▸ **Material**:
──────────

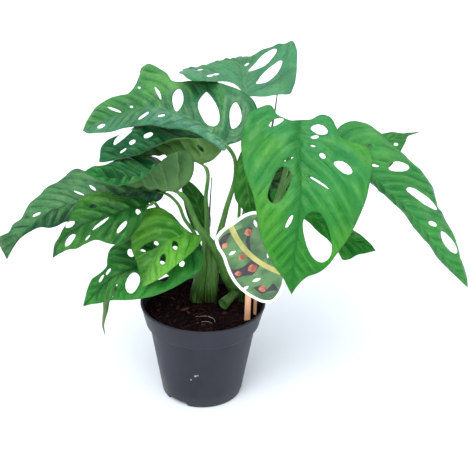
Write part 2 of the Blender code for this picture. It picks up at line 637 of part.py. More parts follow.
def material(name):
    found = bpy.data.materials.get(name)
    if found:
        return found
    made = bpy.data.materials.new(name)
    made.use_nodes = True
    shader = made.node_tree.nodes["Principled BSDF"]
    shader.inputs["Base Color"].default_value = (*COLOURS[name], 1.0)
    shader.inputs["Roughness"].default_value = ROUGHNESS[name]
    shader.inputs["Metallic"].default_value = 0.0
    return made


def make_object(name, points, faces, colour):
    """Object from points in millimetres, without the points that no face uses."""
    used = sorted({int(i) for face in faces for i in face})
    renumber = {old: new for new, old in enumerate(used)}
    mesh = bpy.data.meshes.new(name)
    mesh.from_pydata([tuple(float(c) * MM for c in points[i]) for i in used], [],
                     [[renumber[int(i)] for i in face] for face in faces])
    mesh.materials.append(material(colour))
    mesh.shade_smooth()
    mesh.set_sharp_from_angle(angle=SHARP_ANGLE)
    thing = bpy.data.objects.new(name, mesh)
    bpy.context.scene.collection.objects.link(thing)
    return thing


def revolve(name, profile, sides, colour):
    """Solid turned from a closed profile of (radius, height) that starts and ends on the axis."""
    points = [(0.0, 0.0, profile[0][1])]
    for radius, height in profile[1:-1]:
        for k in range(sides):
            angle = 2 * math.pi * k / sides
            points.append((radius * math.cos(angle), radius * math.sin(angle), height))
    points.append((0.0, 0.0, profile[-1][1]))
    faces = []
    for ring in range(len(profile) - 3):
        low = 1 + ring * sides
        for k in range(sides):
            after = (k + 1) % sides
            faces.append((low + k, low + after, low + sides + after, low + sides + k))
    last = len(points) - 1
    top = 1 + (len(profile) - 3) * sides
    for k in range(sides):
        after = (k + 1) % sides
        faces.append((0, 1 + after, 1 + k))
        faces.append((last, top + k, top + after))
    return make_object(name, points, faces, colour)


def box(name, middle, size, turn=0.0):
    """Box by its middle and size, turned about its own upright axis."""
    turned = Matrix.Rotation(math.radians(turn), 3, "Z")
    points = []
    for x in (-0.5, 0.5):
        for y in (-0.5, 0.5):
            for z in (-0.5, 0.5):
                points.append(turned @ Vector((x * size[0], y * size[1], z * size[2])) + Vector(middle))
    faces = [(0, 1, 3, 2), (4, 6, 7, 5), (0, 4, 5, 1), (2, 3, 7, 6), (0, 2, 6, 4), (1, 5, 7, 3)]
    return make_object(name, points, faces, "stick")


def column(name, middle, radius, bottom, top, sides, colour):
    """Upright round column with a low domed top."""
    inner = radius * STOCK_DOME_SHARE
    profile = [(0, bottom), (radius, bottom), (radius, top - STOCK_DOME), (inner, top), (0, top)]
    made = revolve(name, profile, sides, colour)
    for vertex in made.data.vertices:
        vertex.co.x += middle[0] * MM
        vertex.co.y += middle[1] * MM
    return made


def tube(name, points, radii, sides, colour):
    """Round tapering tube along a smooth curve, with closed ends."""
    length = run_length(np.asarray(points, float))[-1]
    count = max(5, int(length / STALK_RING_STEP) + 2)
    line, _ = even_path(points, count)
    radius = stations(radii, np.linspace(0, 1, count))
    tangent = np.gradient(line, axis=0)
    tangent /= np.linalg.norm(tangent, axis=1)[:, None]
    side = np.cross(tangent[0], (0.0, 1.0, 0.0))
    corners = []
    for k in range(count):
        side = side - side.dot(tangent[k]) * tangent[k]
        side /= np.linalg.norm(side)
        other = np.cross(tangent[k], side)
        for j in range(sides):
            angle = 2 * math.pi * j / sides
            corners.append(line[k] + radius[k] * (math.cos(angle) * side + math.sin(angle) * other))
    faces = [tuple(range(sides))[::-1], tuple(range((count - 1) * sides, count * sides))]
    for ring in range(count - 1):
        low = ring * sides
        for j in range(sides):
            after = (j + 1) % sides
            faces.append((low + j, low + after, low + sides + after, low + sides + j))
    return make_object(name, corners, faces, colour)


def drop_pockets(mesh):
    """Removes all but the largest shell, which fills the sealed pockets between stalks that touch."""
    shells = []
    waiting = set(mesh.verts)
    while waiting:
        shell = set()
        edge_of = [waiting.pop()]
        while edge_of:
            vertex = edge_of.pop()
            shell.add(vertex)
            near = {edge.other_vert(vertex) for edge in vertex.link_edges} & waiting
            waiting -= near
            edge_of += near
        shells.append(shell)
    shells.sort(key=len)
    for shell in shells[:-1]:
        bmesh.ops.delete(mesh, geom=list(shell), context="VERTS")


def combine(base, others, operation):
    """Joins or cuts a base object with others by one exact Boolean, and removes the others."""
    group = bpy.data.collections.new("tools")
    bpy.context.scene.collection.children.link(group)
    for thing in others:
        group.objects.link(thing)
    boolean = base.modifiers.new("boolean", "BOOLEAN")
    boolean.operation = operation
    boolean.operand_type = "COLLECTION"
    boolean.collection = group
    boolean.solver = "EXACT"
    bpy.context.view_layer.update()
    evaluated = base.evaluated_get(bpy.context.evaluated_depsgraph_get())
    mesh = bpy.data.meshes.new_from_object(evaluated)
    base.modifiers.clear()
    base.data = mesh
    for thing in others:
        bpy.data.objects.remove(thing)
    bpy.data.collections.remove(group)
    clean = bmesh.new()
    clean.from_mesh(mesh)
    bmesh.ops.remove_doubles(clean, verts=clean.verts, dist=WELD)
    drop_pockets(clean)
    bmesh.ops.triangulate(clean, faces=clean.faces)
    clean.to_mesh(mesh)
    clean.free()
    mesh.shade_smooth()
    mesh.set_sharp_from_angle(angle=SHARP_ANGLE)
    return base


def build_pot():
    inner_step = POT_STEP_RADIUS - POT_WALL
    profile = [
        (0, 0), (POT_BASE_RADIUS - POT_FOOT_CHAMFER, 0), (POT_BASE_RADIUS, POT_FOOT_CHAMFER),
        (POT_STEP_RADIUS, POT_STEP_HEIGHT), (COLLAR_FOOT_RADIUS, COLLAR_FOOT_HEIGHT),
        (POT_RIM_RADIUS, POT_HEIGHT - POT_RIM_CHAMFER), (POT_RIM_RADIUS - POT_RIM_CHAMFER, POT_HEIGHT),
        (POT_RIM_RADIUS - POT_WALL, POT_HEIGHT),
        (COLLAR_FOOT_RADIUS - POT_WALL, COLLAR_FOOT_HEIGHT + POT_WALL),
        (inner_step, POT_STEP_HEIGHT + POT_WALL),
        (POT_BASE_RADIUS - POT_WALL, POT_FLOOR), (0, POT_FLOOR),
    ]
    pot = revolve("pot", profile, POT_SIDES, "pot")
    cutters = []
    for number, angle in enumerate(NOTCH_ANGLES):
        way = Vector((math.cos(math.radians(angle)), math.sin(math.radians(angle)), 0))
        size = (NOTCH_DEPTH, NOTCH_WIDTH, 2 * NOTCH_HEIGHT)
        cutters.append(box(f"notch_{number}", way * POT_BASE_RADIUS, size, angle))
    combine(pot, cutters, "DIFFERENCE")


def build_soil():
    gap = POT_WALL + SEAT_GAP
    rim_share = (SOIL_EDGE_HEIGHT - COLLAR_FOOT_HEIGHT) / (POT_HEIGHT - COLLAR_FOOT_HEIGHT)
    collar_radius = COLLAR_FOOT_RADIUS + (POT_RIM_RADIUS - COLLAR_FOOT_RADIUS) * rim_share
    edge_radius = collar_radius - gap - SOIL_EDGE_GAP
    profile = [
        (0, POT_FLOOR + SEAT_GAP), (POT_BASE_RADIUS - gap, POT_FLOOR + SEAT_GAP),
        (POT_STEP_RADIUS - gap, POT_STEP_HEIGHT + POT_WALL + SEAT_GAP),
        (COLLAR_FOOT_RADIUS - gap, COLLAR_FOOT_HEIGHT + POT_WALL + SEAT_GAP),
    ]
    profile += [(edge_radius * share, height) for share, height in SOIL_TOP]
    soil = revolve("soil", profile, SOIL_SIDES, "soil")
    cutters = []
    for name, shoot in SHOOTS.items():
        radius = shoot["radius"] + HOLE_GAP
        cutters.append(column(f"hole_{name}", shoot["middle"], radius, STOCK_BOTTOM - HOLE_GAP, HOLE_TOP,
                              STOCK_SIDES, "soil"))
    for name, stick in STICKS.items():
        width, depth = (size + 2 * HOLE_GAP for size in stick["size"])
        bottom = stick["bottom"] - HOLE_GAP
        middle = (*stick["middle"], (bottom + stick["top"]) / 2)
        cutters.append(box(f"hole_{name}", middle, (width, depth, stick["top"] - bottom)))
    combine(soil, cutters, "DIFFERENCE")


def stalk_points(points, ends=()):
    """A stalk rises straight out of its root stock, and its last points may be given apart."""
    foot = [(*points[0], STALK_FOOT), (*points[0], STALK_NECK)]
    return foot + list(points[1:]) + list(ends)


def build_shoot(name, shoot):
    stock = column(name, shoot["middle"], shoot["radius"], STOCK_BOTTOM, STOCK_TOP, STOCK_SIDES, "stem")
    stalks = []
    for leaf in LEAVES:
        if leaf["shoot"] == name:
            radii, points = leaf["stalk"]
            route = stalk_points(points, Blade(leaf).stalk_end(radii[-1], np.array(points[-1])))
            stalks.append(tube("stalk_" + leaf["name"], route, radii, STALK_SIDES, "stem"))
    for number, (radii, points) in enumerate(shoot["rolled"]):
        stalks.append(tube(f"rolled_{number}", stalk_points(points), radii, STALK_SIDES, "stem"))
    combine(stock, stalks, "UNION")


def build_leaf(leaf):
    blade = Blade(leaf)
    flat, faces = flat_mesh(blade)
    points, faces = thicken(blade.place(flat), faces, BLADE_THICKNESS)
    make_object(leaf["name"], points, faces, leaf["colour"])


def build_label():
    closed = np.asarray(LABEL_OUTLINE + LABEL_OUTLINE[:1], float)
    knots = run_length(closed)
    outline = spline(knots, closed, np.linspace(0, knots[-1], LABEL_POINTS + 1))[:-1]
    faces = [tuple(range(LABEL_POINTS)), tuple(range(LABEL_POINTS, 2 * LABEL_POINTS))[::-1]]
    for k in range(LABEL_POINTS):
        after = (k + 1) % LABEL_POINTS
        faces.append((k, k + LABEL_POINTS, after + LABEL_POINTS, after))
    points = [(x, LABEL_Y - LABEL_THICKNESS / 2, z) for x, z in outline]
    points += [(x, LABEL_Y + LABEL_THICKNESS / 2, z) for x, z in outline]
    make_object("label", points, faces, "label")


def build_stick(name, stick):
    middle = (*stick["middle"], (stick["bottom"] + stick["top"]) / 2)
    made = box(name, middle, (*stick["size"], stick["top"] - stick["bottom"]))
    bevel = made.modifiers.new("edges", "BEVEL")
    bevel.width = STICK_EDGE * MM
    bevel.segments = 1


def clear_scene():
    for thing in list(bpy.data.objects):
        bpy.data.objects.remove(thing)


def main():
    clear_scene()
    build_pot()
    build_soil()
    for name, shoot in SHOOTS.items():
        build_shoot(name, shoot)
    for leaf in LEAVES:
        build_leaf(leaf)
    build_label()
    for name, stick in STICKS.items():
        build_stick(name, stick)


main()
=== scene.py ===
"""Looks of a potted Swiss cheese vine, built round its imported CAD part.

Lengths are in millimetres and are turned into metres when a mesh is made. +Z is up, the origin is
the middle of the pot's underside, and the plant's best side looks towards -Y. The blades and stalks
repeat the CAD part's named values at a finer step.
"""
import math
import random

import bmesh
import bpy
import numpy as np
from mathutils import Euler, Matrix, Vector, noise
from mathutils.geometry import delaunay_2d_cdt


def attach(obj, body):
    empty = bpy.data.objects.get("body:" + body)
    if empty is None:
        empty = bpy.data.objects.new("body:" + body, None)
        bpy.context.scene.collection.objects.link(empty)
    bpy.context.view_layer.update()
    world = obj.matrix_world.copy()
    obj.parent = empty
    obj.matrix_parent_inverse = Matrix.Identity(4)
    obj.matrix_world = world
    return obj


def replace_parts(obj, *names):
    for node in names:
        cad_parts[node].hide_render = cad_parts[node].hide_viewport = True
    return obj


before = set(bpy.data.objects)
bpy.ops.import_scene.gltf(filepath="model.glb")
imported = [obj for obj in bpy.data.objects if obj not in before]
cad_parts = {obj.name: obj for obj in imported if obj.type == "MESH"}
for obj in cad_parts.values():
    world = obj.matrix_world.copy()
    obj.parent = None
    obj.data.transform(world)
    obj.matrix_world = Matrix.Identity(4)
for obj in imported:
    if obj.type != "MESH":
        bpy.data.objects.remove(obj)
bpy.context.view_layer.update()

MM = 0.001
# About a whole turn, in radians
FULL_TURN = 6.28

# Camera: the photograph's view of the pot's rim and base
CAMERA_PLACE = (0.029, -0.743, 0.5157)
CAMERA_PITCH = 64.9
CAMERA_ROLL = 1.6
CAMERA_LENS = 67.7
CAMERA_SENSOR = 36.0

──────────

Identify each line holding the string "imported", and copy it out.

▸ **Result of the task**:
"""Looks of a potted Swiss cheese vine, built round its imported CAD part.
imported = [obj for obj in bpy.data.objects if obj not in before]
cad_parts = {obj.name: obj for obj in imported if obj.type == "MESH"}
for obj in imported:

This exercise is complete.